I dunno about BA jumpers but bike lists are excessively rare in my experience. I play a BT Rhino Rush army and I've had a lot of success with it. Including against other mech armies, most of them just can't beat me in assault and I try and pin them against their table edge. Allowing no escape from my BT squads of doom :laugh:. Can be very dependant on luck at times though


----------



## LukeValantine (Dec 2, 2008)

Here is how you make BT or bike lists look stupid with CSM.
step 1) Buy rhino's
Step 2) Buy lash users.
Step 3) Buy as many long range template/plasma/melta as you can.

The logic is that disembarking from a rhino is more for shooting then assaulting. Move 12 jump out shoot 12 = suck it biker loyalists. Same hows true for jump armies, just don't play with more then six large peaces of terrain.

Remember bikes/jump packs are not cheap, so even with all those rhino's, and special weapons you should have the same number of models as your opponent. You may even want to disembark a large squad with icon of chaos glory as a tar pit unit to sucker him into a drawn out assault so you can then disembark and assault his squad with 2-3 squads.

Here is a fun example of the logic behind this kind of counter. Last time I fought a marine biker list I moved my rhino's in a V with the front one moving side ways then poping smoke while obscuring the other two rhinos' with a lash prince in back with a 4+ cover save. The loyalist player thinking he was clever moved side ways splitting his force to two sides 15 bikes on each. he managed to pop the two rhinos, but stayed out of assault range because the rest of my army would be in assault range if he targeted the exposed squads. Next turn the 2 rhino's of chosen hidden way in back moved up disembarked on the far left, and killed 8 bikes in a plasma volley, then the other two squad moved, up and blasted the remaining 7 biker marines...blah bhlag he lost horribly blah. Needless to say the trick is to keep your force close together, since bikes, and assault marines typically suck for ranged weapons you can theoretically let his overpriced marines get the charge, and still win if you play it right.
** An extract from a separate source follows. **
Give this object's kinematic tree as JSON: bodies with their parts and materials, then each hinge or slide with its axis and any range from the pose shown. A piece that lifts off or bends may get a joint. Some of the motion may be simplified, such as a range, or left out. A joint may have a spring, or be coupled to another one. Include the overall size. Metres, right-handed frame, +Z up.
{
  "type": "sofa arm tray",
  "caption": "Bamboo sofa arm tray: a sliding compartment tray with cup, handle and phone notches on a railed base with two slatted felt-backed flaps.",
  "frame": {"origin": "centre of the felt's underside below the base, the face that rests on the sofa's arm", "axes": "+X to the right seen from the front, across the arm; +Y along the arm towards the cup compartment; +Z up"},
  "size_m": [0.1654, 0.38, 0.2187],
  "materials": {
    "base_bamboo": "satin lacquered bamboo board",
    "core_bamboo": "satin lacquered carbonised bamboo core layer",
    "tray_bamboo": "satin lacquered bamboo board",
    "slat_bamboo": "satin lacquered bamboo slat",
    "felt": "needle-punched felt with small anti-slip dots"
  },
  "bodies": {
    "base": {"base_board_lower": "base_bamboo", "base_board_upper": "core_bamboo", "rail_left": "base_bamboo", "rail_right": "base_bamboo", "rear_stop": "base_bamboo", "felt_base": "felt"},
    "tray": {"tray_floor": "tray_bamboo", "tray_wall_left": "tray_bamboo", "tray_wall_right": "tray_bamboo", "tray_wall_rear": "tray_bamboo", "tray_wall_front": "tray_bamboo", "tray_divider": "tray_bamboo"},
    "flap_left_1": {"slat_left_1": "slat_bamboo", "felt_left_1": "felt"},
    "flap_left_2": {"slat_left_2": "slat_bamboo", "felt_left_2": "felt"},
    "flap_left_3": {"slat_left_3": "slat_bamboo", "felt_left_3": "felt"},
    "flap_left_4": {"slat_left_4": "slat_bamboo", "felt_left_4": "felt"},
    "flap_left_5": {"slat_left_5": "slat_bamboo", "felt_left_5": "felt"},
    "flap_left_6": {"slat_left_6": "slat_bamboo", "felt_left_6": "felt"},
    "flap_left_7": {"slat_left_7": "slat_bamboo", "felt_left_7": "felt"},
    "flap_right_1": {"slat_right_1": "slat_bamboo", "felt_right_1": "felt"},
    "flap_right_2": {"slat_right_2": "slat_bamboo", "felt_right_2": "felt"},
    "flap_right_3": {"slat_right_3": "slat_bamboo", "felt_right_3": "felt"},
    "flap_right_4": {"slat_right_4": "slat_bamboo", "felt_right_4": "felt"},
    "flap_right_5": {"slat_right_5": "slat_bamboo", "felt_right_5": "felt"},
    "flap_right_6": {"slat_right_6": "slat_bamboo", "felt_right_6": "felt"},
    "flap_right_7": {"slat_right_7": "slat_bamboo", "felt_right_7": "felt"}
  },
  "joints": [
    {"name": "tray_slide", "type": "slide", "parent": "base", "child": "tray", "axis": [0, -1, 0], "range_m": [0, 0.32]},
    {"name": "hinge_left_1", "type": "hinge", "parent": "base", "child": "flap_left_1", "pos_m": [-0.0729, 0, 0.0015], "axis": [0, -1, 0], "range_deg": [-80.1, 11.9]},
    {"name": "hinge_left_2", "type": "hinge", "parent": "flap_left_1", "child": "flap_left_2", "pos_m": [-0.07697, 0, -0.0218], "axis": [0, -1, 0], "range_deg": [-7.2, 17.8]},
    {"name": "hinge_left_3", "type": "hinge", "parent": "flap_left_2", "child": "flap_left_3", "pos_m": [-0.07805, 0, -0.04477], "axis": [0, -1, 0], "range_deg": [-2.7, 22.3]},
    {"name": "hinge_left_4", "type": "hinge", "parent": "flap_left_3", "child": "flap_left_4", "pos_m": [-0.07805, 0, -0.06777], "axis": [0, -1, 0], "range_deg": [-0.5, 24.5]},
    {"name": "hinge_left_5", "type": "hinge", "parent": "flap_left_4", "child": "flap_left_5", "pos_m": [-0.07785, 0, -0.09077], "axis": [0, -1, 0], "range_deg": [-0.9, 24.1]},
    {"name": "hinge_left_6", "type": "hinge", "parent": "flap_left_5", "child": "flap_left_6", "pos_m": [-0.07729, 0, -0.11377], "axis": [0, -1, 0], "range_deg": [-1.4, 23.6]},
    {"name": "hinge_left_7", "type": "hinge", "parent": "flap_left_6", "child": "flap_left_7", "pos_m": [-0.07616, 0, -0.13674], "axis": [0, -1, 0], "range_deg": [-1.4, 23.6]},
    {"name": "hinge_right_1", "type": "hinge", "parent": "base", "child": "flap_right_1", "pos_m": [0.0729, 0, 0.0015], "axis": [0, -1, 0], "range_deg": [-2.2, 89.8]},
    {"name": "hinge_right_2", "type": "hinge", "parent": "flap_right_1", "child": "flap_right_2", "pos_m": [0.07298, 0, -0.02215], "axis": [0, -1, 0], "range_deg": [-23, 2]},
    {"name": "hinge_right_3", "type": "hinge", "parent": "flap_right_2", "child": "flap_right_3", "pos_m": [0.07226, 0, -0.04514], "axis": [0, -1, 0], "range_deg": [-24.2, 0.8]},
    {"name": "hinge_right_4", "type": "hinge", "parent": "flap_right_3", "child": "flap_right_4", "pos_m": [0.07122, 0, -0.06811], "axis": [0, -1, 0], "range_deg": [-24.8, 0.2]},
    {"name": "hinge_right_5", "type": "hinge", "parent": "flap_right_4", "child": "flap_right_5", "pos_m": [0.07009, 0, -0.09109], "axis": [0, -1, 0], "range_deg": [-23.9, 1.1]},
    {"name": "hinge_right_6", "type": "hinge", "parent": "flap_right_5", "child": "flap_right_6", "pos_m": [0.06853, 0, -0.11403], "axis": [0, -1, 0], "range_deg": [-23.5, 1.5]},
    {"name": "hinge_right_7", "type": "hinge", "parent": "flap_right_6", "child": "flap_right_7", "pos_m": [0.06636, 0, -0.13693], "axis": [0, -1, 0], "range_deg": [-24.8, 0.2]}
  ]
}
Things to consider if you go for the slow death cube formation of advancing behind a 100 point rhino wall to objectives. 1) 10 power weapon terminators with mark of slaanesh at the back of the formation. 2) 20 man CSM tarpit in center of formation to draw assaults. ect I don't use this formation, but it sure would be like hitting a brick wall for a solid biker/jump army.


----------



## asianavatar (Aug 20, 2007)

It works if your opponent is spread out. If your opponent is bunched together they might have enough fire support to wipe all the main assault troops out. 
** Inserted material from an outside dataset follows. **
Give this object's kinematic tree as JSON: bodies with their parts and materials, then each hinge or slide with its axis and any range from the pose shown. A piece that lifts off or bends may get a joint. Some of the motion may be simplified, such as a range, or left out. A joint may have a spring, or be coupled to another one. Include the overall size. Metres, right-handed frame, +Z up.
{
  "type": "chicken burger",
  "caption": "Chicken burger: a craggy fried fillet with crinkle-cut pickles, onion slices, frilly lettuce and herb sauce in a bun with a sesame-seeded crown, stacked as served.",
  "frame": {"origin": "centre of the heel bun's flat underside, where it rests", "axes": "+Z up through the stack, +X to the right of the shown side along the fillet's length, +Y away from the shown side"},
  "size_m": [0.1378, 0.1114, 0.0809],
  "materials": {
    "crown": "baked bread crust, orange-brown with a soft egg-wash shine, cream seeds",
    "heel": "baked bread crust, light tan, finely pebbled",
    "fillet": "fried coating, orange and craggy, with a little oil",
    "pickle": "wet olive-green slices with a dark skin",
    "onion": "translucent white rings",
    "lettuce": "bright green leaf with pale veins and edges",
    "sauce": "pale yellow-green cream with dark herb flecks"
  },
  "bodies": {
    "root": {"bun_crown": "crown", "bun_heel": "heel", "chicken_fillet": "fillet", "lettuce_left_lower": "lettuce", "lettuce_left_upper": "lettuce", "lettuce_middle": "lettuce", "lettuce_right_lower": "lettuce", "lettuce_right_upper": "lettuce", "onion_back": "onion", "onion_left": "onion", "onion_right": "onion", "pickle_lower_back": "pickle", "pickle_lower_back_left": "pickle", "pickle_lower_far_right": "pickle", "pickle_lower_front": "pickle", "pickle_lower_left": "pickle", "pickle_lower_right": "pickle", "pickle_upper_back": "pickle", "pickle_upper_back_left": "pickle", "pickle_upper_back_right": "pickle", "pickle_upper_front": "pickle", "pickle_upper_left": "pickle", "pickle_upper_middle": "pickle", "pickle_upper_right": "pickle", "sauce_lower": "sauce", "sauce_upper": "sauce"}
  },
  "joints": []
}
I had this happen with my witchhunters, someone playing a marine army rhino rushed forward towards my clumped together line. But between all my firepower and burning through pretty much all of my faith points, I gunned down about 3/4 of his army, it was not pretty.


----------



## ufoturtle081 (Feb 10, 2011)

Sounds like a Rhino rush could be effective, but I would make sure you have some fire support to take out those units that have a real good chance of taking out your transports and leaving you foot-slogging. Maybe one or two decked out devastator squads or some ordanance to pin units.


----------



## Lord Rahl (Mar 13, 2010)

The rhino rush is very useful, i use it oftern with my Khorne zerkers list, I have found that the enemy dosent have enough fire power to deal with ALL the rhinos in a single turn, i am more than likly to get 2 or 3 into combat and start ripping him to shreds. Always use smoke launchers to get the cover save and use terrain effectivly and you should on to a winning combination. In theory you will need lots of them to work and plenty of heavy support to help them get up close with minimal harm. Oblits work well for this or Havocs.

Hope i have of some help.


----------